> [Direction]:
Emit the exact text of every line from the line with "# missing splinter" to the line with "LENGTH, WIDTH, HEIGHT = 1040.0, 142.0, 150.0", both ends included. No other output is expected.

> [Supplied information]:

======

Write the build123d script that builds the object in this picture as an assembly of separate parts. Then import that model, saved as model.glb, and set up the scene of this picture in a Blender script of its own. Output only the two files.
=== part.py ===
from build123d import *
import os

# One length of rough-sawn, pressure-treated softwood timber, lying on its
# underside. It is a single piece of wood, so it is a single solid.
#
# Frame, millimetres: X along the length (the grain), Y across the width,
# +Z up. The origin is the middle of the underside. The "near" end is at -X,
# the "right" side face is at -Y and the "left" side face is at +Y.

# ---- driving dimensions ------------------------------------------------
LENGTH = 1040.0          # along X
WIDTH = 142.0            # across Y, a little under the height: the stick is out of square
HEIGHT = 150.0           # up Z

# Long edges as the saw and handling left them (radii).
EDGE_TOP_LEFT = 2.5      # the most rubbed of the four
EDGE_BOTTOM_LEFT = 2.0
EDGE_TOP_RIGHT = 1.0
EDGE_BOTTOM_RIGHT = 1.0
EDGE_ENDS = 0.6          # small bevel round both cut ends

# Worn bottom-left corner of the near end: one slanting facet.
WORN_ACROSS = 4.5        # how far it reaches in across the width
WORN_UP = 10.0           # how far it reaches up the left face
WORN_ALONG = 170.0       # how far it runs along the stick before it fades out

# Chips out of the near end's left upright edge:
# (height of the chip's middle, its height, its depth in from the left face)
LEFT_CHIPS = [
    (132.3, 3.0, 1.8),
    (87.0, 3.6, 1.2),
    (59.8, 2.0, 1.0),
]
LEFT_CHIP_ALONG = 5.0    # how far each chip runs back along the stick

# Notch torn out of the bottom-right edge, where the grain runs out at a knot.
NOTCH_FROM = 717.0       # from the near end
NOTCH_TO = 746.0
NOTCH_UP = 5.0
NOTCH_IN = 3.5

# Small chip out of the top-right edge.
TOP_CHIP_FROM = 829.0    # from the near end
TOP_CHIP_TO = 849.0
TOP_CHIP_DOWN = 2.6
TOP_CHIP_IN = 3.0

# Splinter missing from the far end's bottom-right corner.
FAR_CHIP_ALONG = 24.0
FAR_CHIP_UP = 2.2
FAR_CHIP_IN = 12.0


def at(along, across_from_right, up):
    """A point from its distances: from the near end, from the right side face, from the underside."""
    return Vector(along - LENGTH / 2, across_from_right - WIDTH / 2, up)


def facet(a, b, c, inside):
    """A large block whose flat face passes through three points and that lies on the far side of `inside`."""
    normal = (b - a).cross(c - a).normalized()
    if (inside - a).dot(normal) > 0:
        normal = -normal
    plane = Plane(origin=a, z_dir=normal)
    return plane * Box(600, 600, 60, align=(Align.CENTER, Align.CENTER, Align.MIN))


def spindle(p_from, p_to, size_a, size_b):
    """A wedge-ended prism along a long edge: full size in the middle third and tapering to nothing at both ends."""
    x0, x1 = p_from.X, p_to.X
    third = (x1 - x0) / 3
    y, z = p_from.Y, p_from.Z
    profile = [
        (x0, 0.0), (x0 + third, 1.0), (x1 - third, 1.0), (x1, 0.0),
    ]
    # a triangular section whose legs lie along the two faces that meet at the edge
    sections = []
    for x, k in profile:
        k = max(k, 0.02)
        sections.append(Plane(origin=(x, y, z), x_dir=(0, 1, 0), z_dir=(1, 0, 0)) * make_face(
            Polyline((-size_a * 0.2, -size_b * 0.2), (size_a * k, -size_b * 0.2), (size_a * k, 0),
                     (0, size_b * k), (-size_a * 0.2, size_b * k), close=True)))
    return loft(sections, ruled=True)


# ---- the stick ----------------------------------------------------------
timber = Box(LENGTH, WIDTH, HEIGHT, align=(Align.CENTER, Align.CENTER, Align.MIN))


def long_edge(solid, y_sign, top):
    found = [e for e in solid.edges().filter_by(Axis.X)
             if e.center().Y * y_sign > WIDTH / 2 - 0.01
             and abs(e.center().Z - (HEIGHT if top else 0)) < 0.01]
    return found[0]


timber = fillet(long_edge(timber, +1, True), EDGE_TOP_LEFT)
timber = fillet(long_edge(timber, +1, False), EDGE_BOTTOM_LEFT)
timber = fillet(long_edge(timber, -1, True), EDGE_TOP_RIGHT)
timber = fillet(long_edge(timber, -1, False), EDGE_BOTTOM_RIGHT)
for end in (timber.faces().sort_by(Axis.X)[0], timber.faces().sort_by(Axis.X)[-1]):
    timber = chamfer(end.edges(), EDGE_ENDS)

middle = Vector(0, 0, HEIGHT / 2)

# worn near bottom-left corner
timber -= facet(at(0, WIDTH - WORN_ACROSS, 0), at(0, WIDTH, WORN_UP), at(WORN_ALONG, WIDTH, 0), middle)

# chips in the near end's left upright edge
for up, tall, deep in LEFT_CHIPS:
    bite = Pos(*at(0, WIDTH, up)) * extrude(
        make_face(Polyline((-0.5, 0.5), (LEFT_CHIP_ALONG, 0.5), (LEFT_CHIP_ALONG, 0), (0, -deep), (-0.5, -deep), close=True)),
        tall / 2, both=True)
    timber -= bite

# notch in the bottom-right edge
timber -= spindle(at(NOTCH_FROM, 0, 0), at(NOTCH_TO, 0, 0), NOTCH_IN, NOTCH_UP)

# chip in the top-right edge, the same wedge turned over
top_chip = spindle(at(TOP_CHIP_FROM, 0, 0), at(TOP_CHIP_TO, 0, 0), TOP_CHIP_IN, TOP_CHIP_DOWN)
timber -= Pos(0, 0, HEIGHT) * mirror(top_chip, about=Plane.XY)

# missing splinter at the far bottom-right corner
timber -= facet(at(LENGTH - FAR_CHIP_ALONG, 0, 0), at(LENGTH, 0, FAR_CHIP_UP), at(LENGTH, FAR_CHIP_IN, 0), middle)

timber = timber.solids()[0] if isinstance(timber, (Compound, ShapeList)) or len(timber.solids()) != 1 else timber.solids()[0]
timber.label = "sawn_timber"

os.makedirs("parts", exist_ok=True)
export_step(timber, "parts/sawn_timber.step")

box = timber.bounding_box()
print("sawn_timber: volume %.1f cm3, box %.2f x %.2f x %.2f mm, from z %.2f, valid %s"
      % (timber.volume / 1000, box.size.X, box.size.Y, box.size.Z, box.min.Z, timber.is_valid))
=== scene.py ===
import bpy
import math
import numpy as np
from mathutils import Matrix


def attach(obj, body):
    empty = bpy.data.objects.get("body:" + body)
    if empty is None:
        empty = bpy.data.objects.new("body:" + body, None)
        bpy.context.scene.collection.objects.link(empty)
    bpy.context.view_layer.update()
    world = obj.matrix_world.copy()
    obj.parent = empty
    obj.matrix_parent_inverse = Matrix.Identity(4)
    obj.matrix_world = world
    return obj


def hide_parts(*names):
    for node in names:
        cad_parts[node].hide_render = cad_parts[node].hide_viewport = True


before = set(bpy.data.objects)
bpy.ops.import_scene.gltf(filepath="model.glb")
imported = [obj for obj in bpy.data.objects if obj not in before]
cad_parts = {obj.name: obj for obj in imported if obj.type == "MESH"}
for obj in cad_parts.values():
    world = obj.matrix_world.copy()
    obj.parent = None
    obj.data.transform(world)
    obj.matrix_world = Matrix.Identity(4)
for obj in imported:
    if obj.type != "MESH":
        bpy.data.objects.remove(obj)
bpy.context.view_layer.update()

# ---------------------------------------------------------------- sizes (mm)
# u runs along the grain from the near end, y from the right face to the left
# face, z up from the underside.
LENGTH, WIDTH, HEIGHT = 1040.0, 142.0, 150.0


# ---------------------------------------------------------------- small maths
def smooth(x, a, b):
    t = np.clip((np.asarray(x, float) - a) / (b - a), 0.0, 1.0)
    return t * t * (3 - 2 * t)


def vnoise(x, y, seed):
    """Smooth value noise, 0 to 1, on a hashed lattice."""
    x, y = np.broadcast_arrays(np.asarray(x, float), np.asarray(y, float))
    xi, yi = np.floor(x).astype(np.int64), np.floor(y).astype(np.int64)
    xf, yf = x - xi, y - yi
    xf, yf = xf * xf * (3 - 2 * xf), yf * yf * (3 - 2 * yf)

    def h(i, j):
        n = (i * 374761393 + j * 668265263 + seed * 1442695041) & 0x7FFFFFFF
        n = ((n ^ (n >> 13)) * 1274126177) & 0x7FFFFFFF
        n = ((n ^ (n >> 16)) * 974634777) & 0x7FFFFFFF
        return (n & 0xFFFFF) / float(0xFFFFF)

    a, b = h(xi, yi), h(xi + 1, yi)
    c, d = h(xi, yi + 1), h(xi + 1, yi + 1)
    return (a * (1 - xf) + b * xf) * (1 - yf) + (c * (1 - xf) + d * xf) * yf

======

> [Result for this exercise]:
# missing splinter at the far bottom-right corner
timber -= facet(at(LENGTH - FAR_CHIP_ALONG, 0, 0), at(LENGTH, 0, FAR_CHIP_UP), at(LENGTH, FAR_CHIP_IN, 0), middle)

timber = timber.solids()[0] if isinstance(timber, (Compound, ShapeList)) or len(timber.solids()) != 1 else timber.solids()[0]
timber.label = "sawn_timber"

os.makedirs("parts", exist_ok=True)
export_step(timber, "parts/sawn_timber.step")

box = timber.bounding_box()
print("sawn_timber: volume %.1f cm3, box %.2f x %.2f x %.2f mm, from z %.2f, valid %s"
      % (timber.volume / 1000, box.size.X, box.size.Y, box.size.Z, box.min.Z, timber.is_valid))
=== scene.py ===
import bpy
import math
import numpy as np
from mathutils import Matrix


def attach(obj, body):
    empty = bpy.data.objects.get("body:" + body)
    if empty is None:
        empty = bpy.data.objects.new("body:" + body, None)
        bpy.context.scene.collection.objects.link(empty)
    bpy.context.view_layer.update()
    world = obj.matrix_world.copy()
    obj.parent = empty
    obj.matrix_parent_inverse = Matrix.Identity(4)
    obj.matrix_world = world
    return obj


def hide_parts(*names):
    for node in names:
        cad_parts[node].hide_render = cad_parts[node].hide_viewport = True


before = set(bpy.data.objects)
bpy.ops.import_scene.gltf(filepath="model.glb")
imported = [obj for obj in bpy.data.objects if obj not in before]
cad_parts = {obj.name: obj for obj in imported if obj.type == "MESH"}
for obj in cad_parts.values():
    world = obj.matrix_world.copy()
    obj.parent = None
    obj.data.transform(world)
    obj.matrix_world = Matrix.Identity(4)
for obj in imported:
    if obj.type != "MESH":
        bpy.data.objects.remove(obj)
bpy.context.view_layer.update()

# ---------------------------------------------------------------- sizes (mm)
# u runs along the grain from the near end, y from the right face to the left
# face, z up from the underside.
LENGTH, WIDTH, HEIGHT = 1040.0, 142.0, 150.0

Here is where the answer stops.